- Theatrical release poster
- Directed by: Vijay Kumar Arora
- Written by: Jagdeep Sidhu
- Starring: Sonam Bajwa Tania Gitaj Bindrakhia Gurjazz
- Music by: Sandeep Saxena
- Production companies: Zee Studios & VH Entertainment
- Distributed by: Zee Studios
- Release date: 26 May 2023;
- Running time: 129 minutes
- Country: India
- Language: Punjabi

= Godday Godday Chaa =

2023 Indian film by Vijay Kumar Arora

Godday Godday Chaa (/pa/) is a Punjabi family comedy-drama film set in the 80s and 90s, produced under the label of Zee Studios and VH Entertainment, written by Jagdeep Sidhu, and directed by Vijay Kumar Arora. It stars Sonam Bajwa, Tania, Gitaj Bindrakhia, and Gurjazz. The film was released on 26 May 2023.

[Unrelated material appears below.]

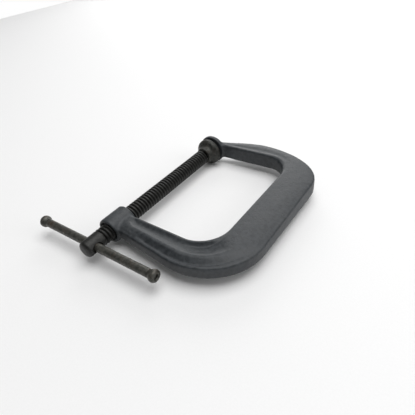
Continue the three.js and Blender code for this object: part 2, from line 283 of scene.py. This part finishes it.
def threaded_length(low, high, head_r, nose_r, segments):
    """The screw between two heights: its thread runs out at the head and is chamfered at the pad."""

    def radius_at(r, y):
        if y <= low:
            return head_r
        if y >= high:
            return nose_r
        run_out = 1 - smooth_step(low, low + 0.8 * LEAD, y)
        r = r + (head_r - r) * run_out
        return min(r, nose_r + (high - y))

    profile = thread_profile()
    count = len(profile)
    first_turn = math.floor(low / LEAD) - 1
    turns = math.ceil(high / LEAD) + 2 - first_turn
    steps = turns * segments
    vertices = []
    faces = []
    for s in range(steps + 1):
        a = 2 * math.pi * s / segments
        for r, along in profile:
            y = (first_turn + s / segments) * LEAD + along
            clamped = min(high, max(low, y))
            shaped = radius_at(r, clamped)
            vertices.append((shaped * math.sin(a), clamped, shaped * math.cos(a)))
    for s in range(steps):
        for p in range(count):
            if p + 1 < count:
                faces.append((s * count + p, (s + 1) * count + p,
                              (s + 1) * count + p + 1, s * count + p + 1))
            elif s + segments < steps:
                faces.append((s * count + p, (s + 1) * count + p,
                              (s + 1 + segments) * count, (s + segments) * count))
    return vertices, faces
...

The film won Best Punjabi Feature film award at 71st National Film Awards.

==Plot==
During the early 80s and 90s, it was only a dream for the women of Punjab to attend a wedding. The movie revolves around Rani (played by Sonam Bajwa), the protagonist of the film, who has made it her mission to take the women of her ‘pind’ (transl. village) to a baraat (transl. wedding procession). To fulfil her mission, she teams up with other females in the village and takes some really bold steps. Will she win and make it possible for the women to attend baraat?

==Cast==
- Sonam Bajwa as Rani
- Tania as Harsimran Kaur "Nikko"
- Gitaz Bindrakhia as Bagga
- Gurjazz as Parminder Singh "Pinta"
- Nirmal Rishi
- Sardar Sohi
- Gurpreet Bhangu
- Rupinder Rupi
- Mintu Kapa
- Amrit Amby

==Music==

The movie's soundtrack, released under the Tips Punjabi label, features three high-energy wedding songs. The first song, Sakhiye Saheliye, depicts female friendship, while the second song, Allahran De, showcases female dancing. The third song, Nazaare, showcases bhangra moves by the male cast. The fourth song, Kudiyan Di Marzi, is emotional and reflects women's opinions. The final song, Chann Nu, is yet to be released.

===Track list of Godday Godday Chaa===

| No. | Title | Lyrics | Music | Singer(s) | Length |
|---|---|---|---|---|---|
| 1. | "Sakhiye Saheliye" | Harinder Kour | Rakesh Rekx | Jasmeen Akhtar | 2:47 |
| 2. | "Allahran De" | Kaptaan | N Vee | Nachhatar Gill | 3:31 |
| 3. | "Nazaare" | Kaptaan | N Vee | Kulwinder Billa | 2:45 |
| 4. | "Kudiyan Di Marzi" | Harmanjeet Singh | Gurmeet Singh | Simran Bhardwaj | 3:12 |
| 5. | "Chann Nu" | Harinder Kour | Gurmeet Singh | Simran Bhardwaj | 0:00 |
| Total length: |  |  |  |  | 13:15 |

==Production==

The movie's shoot began on 18 November 2022, in Ganganagar, Rajasthan. Sonam Bajwa announced the shoot on Instagram, and the release date was announced on 24 April 2023. This is the second time that Sonam Bajwa and Tania have shared the screen after Guddiyan Patole.

==Release==

The film was released worldwide on 26 May 2023, with audiences from India, the United States, Canada, Australia, and New Zealand.